Segal first came to prominence for his Oscar nominated turn in Mike Nichols’ big screen version of Edward Albee’s play, Who’s Afraid of Virginia Woolf? (1966). Segal played Nick, the young university professor who, with his wife Honey, played by Sandy Dennis, are invited back to the home of George and Martha. As played by Richard Burton and Elizabeth Taylor, the older couple proceed to tear emotional chunks out of each other. More than mere spectators, Segal and Dennis held their own with their co-stars histrionics, with Segal producing a nuanced study of  a man caught in the crossfire of someone else’s domestic war.

 

In sharp contrast to the over-riding seriousness of Who’s Afraid of Virginia Woolf?, Segal released The Yama Yama Man (1967), his first of three albums as a banjo player. Playing the instrument became his party piece on The Tonight Show Starring Johnny Carson.
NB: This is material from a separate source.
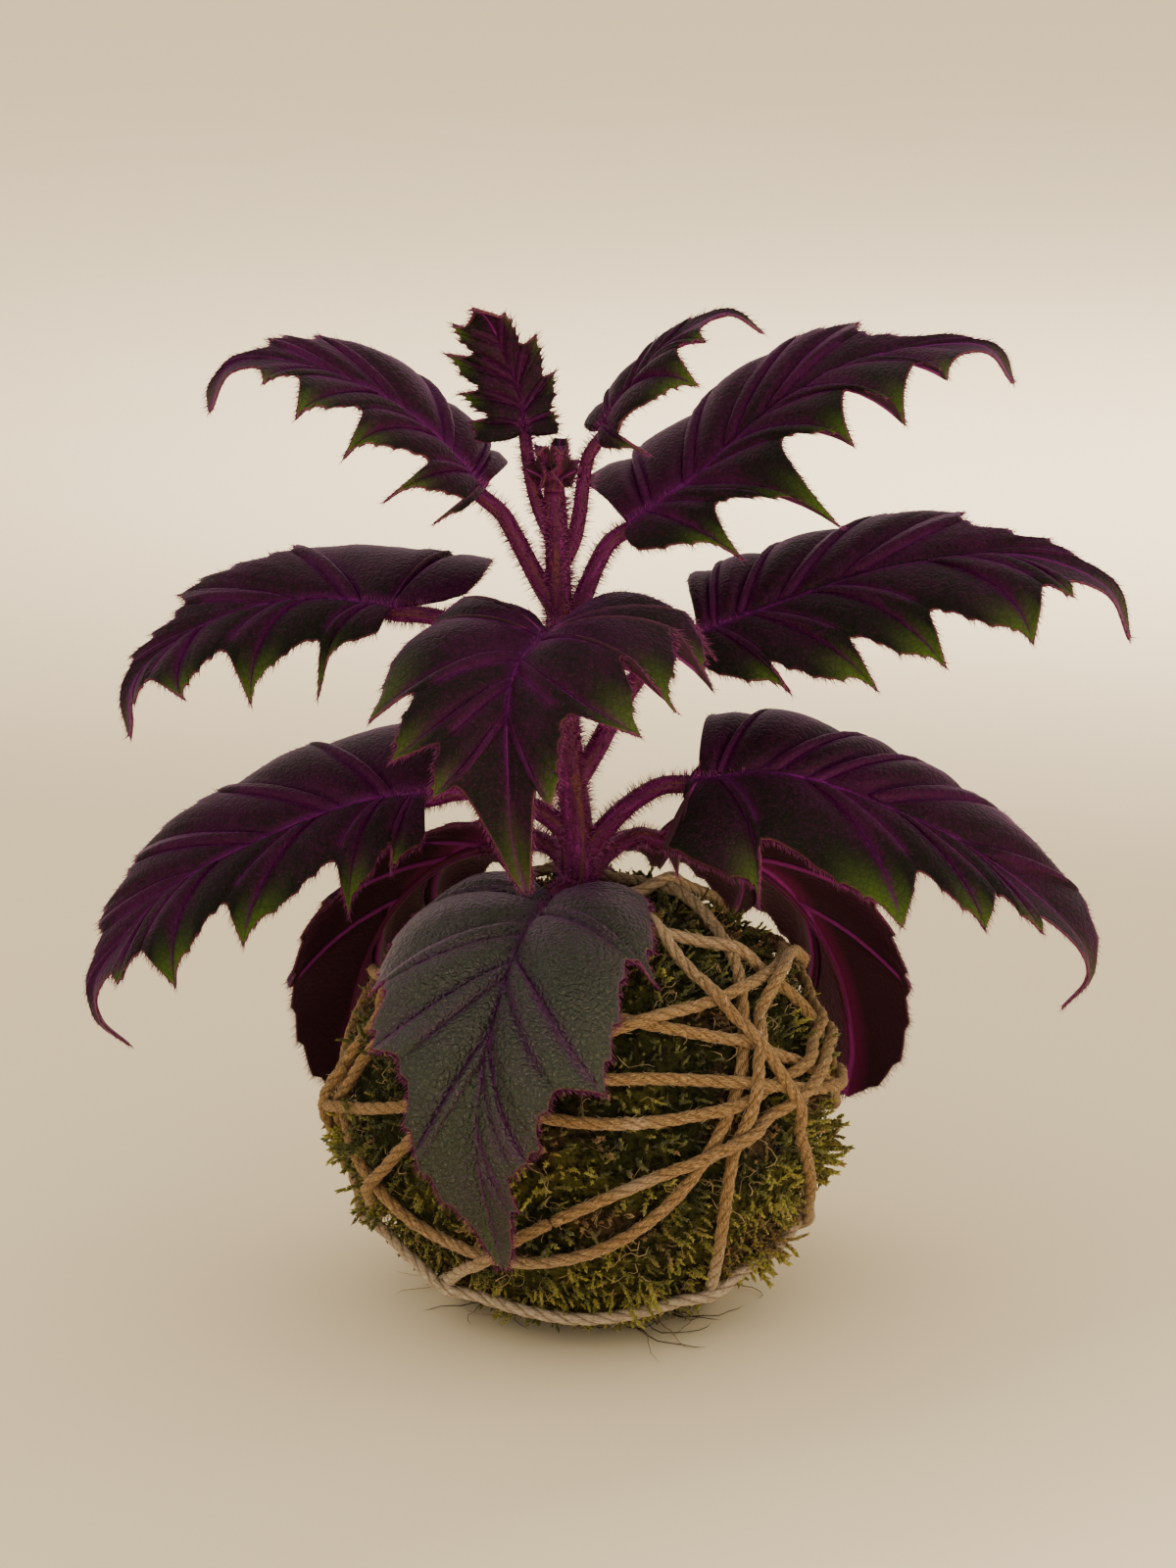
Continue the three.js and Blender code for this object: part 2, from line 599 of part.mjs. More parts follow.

He also played and sang on The Smothers Brothers TV show, joining his  hosts for a version of Phil Ochs’s Draft Dodger Rag.

 

Segal had his own mid life crisis as Hollywood forsook subtlety for the blockbuster era, but had a second wind on TV. He embraced his elder statesman status in a series of roles that culminated in his long running appearance as eccentric but lovable grandfather, Albert ‘Pops’ Solomon, in hit sitcom, The Goldbergs (2013-2021). As a last hurrah, it couldn’t have been bettered.

 

George Segal Jr. was born in New York City, the youngest of four children to Fannie (nee Bodkin) and George Segal Sr, a malt and hop agent. He grew up in Great Neck, Long Island, and was educated at a Quaker boarding school in Pennsylvania. He first became interested in acting aged nine after seeing Alan Ladd in 1942 film noir, This Gun For Hire. Segal also started playing banjo at a young age. He initially began with a ukulele before realising he was unlikely to play in a band with such an instrument.

 

 He attended Haverford College, Pennsylvania and Columbia University, where he played in a Dixieland jazz band before graduating with a BA in performing arts and drama. Following a stint in the army, Segal studied at the Actors Studio, and understudied Jason Robards in an off Broadway production of Eugene O’Neill’s play, The Iceman Cometh.

 

Segal made his film debut in The Young Doctors (1961), and played numerous small roles on film and TV before coming into his own as a self-centred painter alongside Vivien Leigh and Lee Marvin in Stanley Kramer’s film, Ship of Fools (1965). He played the title role in Bryan Forbes’ King Rat (1965), as a prisoner of war held in a Japanese camp, and another lead in the Harold Pinter scripted spy thriller, The Quiller Memorandum (1966). On TV, he played Biff in Arthur Miller’s Death of A Salesman (1966), opposite Lee J. Cobb; and George in John Steinbeck’s Of Mice and Men (1968).

 

A lead role in Sidney Lumet’s Bye Bye Braverman (1968) continued a golden streak that ran across much of the next decade, beginning with Loving (1970), as an adulterous cartoonist married to Eva Marie Saint; a hairdresser junkie in Born to Win (1971) with Karen Black; and a card shark opposite Goldie Hawn in The Duchess and the Dirtwater Fox (1976). Things only stalled when Segal walked out of Blake Edwards’ film, 10 (1979), citing the undue influence of co-star and Edwards’ wife, Julie Andrews. Edwards sued, replacing Segal with Dudley Moore for what turned out to be a huge hit.

 

Segal kept busy with the likes of comedy drama Carbon Copy (1981), and Look Who’s Talking (1989), but started to shine more in regular roles on TV, from Take Five (1987) and Murphy’s Law (1988-1989) to a lengthy tenure in Just Shoot Me! (1997-2003) prior to The Goldbergs.

 

Segal released two more records; A Touch of Ragtime (1974) with The Imperial Jazz Band; and Basin Street (1987), released under the name Canadian Brass with George Segal. On stage, there were Broadway and London runs of French writer Yasmina Reza’s smash hit ensemble comedy, Art.

 

Segal filmed several episodes of The Goldbergs yet to be broadcast. Prior to this, he lent his voice to an animated parody of his breakout role in Who’s Afraid of Virginia Woolf? in a 2018 episode of the Simpsons.

 

He is survived by his third wife, Sonia Greenbaum, and two daughters, Polly and Elizabeth, from his first marriage to Marion Freed. His second wife, Linda Rogoff, predeceased him in 1996.